**Given information:**
[start]
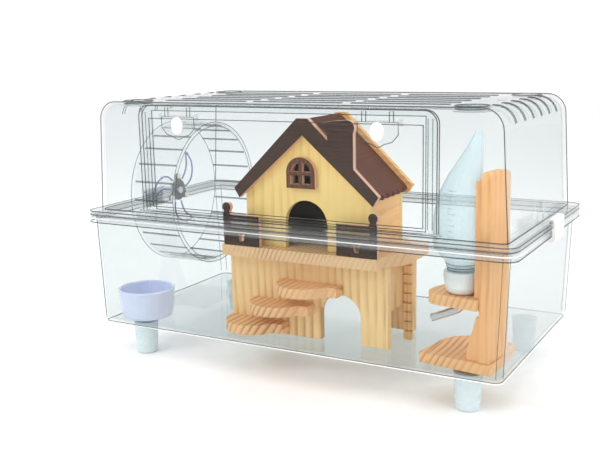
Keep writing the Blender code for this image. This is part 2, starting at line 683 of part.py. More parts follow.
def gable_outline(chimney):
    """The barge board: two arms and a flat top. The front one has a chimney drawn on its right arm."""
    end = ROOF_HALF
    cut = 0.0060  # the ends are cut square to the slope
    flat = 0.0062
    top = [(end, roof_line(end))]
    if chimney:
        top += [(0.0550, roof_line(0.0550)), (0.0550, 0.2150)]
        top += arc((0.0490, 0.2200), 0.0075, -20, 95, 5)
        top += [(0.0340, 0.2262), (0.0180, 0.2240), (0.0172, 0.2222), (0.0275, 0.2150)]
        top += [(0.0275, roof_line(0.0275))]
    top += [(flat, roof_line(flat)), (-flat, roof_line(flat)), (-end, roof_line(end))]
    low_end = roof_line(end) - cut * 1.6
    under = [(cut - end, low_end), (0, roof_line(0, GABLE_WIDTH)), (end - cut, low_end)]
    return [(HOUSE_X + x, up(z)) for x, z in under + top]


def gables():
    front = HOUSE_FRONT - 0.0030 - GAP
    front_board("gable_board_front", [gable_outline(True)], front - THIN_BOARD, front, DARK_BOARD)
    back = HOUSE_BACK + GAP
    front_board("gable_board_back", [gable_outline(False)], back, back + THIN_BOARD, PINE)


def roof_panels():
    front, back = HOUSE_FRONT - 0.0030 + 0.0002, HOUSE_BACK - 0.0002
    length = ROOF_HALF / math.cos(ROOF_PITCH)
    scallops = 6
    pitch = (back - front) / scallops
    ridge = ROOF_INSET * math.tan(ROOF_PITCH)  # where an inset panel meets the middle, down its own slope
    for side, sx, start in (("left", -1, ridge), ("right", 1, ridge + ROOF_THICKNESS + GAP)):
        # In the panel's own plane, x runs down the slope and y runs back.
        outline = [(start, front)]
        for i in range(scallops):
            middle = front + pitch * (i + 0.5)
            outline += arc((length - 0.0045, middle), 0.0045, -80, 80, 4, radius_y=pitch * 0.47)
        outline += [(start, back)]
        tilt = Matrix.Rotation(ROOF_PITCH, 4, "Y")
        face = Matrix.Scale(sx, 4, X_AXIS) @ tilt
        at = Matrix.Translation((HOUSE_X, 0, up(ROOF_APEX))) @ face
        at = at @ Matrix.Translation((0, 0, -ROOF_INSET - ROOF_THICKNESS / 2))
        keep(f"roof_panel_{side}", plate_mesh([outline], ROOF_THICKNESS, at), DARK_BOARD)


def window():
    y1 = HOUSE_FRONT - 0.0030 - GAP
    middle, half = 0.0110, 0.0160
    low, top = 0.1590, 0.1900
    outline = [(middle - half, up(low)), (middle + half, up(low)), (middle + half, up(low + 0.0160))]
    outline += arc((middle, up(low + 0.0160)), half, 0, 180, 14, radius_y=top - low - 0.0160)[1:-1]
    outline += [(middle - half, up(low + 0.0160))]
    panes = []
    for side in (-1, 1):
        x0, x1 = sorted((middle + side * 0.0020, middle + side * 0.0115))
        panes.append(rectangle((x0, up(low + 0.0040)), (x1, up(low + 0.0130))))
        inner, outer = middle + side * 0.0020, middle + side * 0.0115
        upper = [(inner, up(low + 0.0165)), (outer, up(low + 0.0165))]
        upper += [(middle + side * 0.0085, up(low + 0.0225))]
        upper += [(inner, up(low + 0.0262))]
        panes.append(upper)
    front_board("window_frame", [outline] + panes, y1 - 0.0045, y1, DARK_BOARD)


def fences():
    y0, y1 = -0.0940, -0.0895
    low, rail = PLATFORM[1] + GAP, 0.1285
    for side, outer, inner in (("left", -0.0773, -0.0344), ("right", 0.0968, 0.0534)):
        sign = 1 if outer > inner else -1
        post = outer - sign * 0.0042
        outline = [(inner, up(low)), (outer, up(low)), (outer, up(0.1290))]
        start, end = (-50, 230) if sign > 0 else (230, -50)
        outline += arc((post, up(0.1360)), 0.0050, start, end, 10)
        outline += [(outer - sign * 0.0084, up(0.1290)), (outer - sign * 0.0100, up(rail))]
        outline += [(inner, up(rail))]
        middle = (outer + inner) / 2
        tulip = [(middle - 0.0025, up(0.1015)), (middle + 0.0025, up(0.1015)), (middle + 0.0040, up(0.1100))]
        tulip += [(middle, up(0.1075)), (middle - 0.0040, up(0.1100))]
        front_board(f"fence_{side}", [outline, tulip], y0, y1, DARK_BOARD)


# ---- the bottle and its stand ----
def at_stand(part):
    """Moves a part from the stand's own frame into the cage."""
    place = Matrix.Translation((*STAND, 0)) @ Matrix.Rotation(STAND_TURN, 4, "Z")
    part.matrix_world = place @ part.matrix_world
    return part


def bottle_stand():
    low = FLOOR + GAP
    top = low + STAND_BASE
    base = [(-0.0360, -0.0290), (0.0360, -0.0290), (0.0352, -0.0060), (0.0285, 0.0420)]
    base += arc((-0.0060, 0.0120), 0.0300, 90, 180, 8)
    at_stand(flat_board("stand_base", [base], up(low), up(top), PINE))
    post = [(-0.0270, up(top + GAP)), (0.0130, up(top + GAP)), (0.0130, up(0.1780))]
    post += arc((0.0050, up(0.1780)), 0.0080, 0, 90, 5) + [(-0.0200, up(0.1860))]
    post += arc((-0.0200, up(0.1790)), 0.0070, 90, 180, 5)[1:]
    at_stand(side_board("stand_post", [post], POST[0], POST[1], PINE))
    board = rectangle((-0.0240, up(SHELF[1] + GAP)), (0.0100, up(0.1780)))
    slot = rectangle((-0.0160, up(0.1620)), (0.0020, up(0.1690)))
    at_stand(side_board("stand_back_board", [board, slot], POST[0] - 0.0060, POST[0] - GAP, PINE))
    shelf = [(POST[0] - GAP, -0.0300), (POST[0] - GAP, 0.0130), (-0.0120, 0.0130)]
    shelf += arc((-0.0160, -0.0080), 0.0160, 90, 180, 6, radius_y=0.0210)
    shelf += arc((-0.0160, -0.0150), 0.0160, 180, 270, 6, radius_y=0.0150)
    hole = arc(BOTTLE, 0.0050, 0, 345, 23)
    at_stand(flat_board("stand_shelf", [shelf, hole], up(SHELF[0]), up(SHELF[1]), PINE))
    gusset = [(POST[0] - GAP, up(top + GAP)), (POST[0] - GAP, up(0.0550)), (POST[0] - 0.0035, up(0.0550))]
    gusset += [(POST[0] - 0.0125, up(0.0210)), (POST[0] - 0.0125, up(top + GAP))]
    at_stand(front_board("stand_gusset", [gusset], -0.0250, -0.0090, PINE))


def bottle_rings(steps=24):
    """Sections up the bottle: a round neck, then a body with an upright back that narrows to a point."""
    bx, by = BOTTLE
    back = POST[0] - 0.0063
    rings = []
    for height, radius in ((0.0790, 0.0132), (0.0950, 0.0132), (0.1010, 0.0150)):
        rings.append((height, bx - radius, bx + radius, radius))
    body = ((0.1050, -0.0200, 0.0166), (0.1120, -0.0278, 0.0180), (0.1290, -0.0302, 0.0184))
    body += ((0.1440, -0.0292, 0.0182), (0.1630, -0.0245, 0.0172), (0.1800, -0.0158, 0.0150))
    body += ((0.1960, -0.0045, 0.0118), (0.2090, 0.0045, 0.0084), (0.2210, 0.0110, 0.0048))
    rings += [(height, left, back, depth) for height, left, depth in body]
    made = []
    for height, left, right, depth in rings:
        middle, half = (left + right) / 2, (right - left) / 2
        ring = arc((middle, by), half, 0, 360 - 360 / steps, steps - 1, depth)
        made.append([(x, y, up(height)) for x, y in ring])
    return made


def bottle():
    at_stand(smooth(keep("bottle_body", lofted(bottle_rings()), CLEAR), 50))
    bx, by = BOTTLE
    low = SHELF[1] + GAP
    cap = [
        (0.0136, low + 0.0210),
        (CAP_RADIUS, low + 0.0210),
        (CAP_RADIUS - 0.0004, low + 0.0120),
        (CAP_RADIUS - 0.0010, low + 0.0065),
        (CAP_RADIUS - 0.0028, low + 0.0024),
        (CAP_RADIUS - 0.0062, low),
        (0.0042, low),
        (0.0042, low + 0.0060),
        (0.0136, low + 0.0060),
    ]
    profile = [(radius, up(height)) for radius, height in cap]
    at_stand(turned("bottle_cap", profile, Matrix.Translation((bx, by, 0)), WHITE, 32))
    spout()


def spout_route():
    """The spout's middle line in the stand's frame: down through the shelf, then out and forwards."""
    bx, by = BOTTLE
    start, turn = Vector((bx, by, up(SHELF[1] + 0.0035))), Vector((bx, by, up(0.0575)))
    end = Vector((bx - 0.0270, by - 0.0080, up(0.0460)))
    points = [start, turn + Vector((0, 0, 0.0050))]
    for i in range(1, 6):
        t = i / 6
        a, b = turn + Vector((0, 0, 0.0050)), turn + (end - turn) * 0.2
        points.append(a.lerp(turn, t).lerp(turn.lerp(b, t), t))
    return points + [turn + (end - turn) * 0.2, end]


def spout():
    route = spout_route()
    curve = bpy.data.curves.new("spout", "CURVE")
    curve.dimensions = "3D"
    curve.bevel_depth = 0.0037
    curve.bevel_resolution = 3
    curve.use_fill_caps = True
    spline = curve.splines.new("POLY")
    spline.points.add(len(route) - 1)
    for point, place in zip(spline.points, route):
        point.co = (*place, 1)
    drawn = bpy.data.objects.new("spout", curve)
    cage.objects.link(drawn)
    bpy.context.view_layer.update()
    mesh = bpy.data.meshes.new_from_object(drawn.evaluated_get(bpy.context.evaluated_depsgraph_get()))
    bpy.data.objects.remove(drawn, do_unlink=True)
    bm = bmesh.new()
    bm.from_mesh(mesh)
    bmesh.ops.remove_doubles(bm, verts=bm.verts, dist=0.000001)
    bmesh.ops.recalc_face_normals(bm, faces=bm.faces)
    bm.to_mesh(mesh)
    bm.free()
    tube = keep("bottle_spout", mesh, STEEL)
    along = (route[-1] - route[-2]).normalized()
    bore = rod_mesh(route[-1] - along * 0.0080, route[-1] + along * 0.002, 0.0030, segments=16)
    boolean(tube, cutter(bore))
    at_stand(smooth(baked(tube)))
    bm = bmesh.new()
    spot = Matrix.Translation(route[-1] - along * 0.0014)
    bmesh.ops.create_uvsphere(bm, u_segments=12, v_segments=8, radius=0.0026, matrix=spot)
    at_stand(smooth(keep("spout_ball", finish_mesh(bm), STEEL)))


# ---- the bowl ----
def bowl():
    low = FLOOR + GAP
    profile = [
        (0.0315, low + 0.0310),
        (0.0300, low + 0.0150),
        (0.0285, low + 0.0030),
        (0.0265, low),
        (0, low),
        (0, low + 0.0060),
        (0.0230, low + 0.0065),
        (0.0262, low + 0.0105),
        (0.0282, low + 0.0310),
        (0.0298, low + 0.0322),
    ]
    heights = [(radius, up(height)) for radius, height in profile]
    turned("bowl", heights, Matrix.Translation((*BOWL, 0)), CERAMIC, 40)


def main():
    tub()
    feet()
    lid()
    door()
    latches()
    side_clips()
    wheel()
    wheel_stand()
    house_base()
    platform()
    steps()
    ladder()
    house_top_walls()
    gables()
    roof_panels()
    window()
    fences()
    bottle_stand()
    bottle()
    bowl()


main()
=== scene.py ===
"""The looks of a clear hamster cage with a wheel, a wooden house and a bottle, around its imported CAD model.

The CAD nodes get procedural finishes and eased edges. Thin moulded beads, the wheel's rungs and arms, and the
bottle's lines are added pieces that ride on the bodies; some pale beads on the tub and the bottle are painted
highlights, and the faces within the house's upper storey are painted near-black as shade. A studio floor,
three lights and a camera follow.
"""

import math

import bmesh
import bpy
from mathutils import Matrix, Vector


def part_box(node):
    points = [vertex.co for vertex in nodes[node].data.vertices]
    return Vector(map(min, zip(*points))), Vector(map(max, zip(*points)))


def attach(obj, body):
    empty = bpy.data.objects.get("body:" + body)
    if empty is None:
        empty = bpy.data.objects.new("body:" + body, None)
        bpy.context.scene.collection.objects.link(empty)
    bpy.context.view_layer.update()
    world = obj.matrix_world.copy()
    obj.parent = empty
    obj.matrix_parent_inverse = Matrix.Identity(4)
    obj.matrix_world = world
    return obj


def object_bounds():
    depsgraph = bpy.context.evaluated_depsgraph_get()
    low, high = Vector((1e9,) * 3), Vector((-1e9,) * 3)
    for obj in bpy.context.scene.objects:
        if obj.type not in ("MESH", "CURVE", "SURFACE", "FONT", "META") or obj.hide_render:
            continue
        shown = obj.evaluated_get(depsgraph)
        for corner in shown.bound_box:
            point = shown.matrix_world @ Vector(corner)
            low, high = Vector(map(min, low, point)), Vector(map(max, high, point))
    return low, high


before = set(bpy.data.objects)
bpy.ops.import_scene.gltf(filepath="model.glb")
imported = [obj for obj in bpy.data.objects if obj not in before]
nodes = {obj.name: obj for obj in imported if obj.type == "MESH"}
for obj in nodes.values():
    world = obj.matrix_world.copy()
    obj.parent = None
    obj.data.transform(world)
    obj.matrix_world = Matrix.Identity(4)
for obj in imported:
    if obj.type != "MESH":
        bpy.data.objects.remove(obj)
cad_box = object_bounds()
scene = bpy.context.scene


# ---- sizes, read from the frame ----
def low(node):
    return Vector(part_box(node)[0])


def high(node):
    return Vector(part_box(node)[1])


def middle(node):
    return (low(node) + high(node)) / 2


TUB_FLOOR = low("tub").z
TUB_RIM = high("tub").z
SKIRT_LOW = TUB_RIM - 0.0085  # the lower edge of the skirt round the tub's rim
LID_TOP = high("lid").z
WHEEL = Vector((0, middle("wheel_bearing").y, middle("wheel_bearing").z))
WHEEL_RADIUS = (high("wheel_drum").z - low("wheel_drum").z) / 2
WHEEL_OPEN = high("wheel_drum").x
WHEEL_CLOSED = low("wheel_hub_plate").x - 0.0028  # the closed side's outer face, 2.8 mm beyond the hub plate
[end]
**Exercise brief:**
Transcribe exactly, and only, the lines beginning at the line containing "# ---- the bowl" and ending at the line containing "if obj.type not", both inclusive.

**Answer below:**
# ---- the bowl ----
def bowl():
    low = FLOOR + GAP
    profile = [
        (0.0315, low + 0.0310),
        (0.0300, low + 0.0150),
        (0.0285, low + 0.0030),
        (0.0265, low),
        (0, low),
        (0, low + 0.0060),
        (0.0230, low + 0.0065),
        (0.0262, low + 0.0105),
        (0.0282, low + 0.0310),
        (0.0298, low + 0.0322),
    ]
    heights = [(radius, up(height)) for radius, height in profile]
    turned("bowl", heights, Matrix.Translation((*BOWL, 0)), CERAMIC, 40)


def main():
    tub()
    feet()
    lid()
    door()
    latches()
    side_clips()
    wheel()
    wheel_stand()
    house_base()
    platform()
    steps()
    ladder()
    house_top_walls()
    gables()
    roof_panels()
    window()
    fences()
    bottle_stand()
    bottle()
    bowl()


main()
=== scene.py ===
"""The looks of a clear hamster cage with a wheel, a wooden house and a bottle, around its imported CAD model.

The CAD nodes get procedural finishes and eased edges. Thin moulded beads, the wheel's rungs and arms, and the
bottle's lines are added pieces that ride on the bodies; some pale beads on the tub and the bottle are painted
highlights, and the faces within the house's upper storey are painted near-black as shade. A studio floor,
three lights and a camera follow.
"""

import math

import bmesh
import bpy
from mathutils import Matrix, Vector


def part_box(node):
    points = [vertex.co for vertex in nodes[node].data.vertices]
    return Vector(map(min, zip(*points))), Vector(map(max, zip(*points)))


def attach(obj, body):
    empty = bpy.data.objects.get("body:" + body)
    if empty is None:
        empty = bpy.data.objects.new("body:" + body, None)
        bpy.context.scene.collection.objects.link(empty)
    bpy.context.view_layer.update()
    world = obj.matrix_world.copy()
    obj.parent = empty
    obj.matrix_parent_inverse = Matrix.Identity(4)
    obj.matrix_world = world
    return obj


def object_bounds():
    depsgraph = bpy.context.evaluated_depsgraph_get()
    low, high = Vector((1e9,) * 3), Vector((-1e9,) * 3)
    for obj in bpy.context.scene.objects:
        if obj.type not in ("MESH", "CURVE", "SURFACE", "FONT", "META") or obj.hide_render:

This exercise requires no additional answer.